◆ **TO DO**
Print exactly the part opening with the line containing "What build123d script" and closing with the line containing "FOOT_BAND_S = 97.0", with both of those lines included.

****

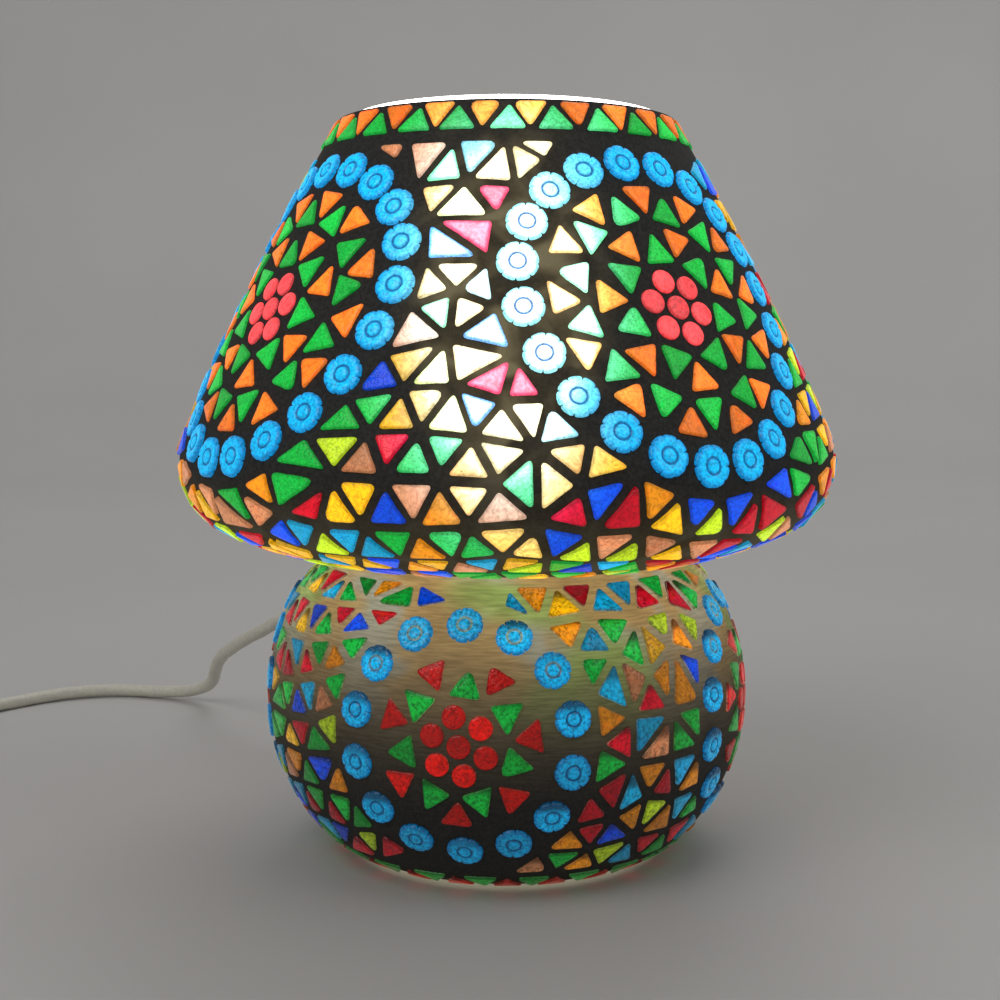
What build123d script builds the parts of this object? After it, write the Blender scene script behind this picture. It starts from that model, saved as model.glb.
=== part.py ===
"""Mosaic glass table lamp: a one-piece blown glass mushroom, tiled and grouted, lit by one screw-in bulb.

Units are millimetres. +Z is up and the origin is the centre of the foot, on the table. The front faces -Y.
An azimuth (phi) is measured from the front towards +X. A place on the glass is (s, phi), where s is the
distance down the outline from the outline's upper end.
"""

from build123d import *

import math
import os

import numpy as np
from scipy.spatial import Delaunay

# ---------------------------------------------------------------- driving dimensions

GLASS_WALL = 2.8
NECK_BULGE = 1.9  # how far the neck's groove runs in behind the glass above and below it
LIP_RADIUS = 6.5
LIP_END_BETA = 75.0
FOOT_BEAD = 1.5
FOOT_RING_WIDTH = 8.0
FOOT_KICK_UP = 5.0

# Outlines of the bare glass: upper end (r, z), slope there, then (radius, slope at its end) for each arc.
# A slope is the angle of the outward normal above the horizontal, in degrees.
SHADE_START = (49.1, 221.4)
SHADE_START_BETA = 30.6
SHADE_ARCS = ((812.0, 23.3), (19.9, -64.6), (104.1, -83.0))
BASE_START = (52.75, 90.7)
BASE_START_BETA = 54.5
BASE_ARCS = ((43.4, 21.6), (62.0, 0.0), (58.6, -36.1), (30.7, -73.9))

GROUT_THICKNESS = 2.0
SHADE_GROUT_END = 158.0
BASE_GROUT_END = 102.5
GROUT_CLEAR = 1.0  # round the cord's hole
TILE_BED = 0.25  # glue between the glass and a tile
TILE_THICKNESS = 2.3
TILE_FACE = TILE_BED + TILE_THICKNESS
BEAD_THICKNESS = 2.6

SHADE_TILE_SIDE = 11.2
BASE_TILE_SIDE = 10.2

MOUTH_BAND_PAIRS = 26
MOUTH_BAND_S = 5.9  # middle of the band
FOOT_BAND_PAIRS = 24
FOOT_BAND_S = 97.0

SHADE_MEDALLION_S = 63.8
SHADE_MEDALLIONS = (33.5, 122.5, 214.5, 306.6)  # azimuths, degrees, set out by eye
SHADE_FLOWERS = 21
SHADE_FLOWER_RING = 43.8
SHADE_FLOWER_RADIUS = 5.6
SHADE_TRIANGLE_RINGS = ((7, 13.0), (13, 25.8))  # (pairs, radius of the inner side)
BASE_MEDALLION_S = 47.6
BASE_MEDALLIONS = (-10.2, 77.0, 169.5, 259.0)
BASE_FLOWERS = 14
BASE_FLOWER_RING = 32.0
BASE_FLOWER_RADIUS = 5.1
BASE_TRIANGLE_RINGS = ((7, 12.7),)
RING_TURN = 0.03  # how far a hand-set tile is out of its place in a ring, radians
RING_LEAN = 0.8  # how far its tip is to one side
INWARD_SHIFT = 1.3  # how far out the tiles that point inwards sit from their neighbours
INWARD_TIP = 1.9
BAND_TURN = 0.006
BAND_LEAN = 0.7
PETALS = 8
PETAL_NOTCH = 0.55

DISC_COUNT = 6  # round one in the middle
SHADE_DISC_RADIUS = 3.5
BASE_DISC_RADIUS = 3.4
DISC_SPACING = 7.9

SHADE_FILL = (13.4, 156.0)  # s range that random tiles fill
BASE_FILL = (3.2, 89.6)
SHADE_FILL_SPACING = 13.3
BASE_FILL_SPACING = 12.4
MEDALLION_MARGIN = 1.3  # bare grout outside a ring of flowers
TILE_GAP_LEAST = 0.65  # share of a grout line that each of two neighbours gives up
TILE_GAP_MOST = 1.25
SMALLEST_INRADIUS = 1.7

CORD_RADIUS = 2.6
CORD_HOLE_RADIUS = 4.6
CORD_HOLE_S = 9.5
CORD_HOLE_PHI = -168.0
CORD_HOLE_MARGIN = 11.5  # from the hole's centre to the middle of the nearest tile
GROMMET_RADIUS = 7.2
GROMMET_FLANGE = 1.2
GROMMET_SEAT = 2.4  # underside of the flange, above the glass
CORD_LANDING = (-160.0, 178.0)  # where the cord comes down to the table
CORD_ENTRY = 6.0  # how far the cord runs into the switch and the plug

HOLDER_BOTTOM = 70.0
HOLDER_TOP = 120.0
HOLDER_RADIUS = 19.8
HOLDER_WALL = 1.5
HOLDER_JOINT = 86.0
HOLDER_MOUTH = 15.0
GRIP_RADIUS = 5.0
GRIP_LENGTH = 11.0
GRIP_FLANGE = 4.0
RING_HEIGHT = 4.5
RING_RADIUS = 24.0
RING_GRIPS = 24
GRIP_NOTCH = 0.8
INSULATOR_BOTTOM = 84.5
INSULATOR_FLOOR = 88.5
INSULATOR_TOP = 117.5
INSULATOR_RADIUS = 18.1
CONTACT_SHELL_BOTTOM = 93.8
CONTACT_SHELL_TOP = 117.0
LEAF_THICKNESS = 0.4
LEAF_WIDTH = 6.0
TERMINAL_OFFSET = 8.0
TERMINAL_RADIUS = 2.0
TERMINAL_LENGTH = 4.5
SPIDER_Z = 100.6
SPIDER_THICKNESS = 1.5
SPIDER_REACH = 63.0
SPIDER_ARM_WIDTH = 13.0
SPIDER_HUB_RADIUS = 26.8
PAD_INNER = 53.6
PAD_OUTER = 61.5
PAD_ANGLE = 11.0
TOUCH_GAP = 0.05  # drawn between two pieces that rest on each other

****

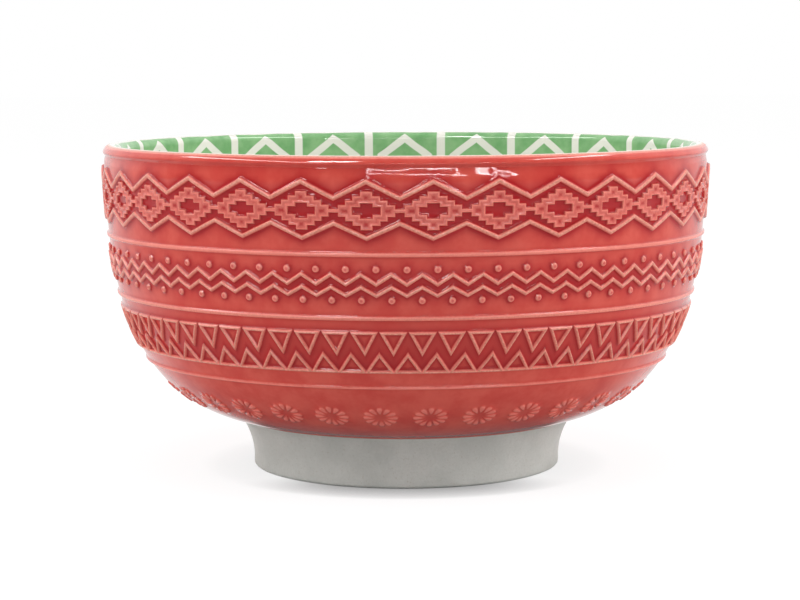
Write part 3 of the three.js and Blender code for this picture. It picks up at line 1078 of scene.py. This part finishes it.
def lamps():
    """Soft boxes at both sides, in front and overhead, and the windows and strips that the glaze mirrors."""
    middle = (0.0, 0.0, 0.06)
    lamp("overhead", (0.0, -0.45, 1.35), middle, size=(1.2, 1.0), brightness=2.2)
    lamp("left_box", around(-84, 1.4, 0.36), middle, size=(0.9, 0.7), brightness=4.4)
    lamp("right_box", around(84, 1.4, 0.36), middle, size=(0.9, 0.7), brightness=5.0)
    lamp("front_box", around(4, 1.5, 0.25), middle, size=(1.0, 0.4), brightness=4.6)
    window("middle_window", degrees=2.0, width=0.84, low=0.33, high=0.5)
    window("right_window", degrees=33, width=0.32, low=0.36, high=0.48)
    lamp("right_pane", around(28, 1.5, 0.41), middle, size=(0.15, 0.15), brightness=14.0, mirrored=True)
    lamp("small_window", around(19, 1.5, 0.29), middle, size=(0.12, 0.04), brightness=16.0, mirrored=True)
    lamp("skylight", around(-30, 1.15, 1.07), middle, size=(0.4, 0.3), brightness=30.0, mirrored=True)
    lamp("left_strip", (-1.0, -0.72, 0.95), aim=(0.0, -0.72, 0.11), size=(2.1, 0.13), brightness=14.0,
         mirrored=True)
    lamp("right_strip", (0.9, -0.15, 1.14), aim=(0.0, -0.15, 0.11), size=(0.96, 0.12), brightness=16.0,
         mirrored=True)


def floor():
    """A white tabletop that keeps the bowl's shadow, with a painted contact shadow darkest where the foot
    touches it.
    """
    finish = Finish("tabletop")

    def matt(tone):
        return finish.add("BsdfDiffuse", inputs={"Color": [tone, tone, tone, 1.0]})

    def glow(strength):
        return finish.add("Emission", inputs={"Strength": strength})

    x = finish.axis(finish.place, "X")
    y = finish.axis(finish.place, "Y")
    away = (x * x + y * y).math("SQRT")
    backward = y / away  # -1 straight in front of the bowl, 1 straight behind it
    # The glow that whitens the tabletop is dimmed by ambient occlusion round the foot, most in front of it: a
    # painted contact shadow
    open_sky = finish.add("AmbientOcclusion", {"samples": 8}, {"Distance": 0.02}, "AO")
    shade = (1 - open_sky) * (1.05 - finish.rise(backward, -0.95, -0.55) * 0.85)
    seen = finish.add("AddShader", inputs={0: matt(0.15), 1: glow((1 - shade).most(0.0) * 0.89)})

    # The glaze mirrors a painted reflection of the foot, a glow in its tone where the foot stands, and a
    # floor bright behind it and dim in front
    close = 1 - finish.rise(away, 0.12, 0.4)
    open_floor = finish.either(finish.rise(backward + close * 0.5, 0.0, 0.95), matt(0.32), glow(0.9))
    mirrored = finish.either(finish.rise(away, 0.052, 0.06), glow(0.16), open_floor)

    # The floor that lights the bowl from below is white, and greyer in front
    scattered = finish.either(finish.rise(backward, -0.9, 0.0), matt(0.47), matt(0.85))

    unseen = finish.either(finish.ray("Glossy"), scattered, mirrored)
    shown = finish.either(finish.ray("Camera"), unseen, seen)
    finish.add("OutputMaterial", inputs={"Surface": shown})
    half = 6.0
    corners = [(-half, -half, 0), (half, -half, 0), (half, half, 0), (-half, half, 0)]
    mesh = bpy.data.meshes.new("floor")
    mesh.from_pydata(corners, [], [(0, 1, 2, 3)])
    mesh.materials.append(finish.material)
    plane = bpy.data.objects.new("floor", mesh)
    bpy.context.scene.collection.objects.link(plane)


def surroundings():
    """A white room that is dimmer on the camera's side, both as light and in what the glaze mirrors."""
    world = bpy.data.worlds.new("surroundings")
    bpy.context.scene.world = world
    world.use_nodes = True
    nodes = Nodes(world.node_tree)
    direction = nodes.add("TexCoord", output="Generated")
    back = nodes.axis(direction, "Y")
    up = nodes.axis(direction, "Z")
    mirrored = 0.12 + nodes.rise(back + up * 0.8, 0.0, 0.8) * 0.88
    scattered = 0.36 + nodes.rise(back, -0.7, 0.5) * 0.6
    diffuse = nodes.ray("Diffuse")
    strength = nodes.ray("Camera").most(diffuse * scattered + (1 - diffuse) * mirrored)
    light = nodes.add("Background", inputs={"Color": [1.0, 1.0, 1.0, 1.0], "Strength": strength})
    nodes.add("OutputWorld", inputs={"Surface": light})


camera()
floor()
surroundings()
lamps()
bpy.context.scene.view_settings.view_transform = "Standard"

****

◆ **RESULT BELOW**
What build123d script builds the parts of this object? After it, write the Blender scene script behind this picture. It starts from that model, saved as model.glb.
=== part.py ===
"""Mosaic glass table lamp: a one-piece blown glass mushroom, tiled and grouted, lit by one screw-in bulb.

Units are millimetres. +Z is up and the origin is the centre of the foot, on the table. The front faces -Y.
An azimuth (phi) is measured from the front towards +X. A place on the glass is (s, phi), where s is the
distance down the outline from the outline's upper end.
"""

from build123d import *

import math
import os

import numpy as np
from scipy.spatial import Delaunay

# ---------------------------------------------------------------- driving dimensions

GLASS_WALL = 2.8
NECK_BULGE = 1.9  # how far the neck's groove runs in behind the glass above and below it
LIP_RADIUS = 6.5
LIP_END_BETA = 75.0
FOOT_BEAD = 1.5
FOOT_RING_WIDTH = 8.0
FOOT_KICK_UP = 5.0

# Outlines of the bare glass: upper end (r, z), slope there, then (radius, slope at its end) for each arc.
# A slope is the angle of the outward normal above the horizontal, in degrees.
SHADE_START = (49.1, 221.4)
SHADE_START_BETA = 30.6
SHADE_ARCS = ((812.0, 23.3), (19.9, -64.6), (104.1, -83.0))
BASE_START = (52.75, 90.7)
BASE_START_BETA = 54.5
BASE_ARCS = ((43.4, 21.6), (62.0, 0.0), (58.6, -36.1), (30.7, -73.9))

GROUT_THICKNESS = 2.0
SHADE_GROUT_END = 158.0
BASE_GROUT_END = 102.5
GROUT_CLEAR = 1.0  # round the cord's hole
TILE_BED = 0.25  # glue between the glass and a tile
TILE_THICKNESS = 2.3
TILE_FACE = TILE_BED + TILE_THICKNESS
BEAD_THICKNESS = 2.6

SHADE_TILE_SIDE = 11.2
BASE_TILE_SIDE = 10.2

MOUTH_BAND_PAIRS = 26
MOUTH_BAND_S = 5.9  # middle of the band
FOOT_BAND_PAIRS = 24
FOOT_BAND_S = 97.0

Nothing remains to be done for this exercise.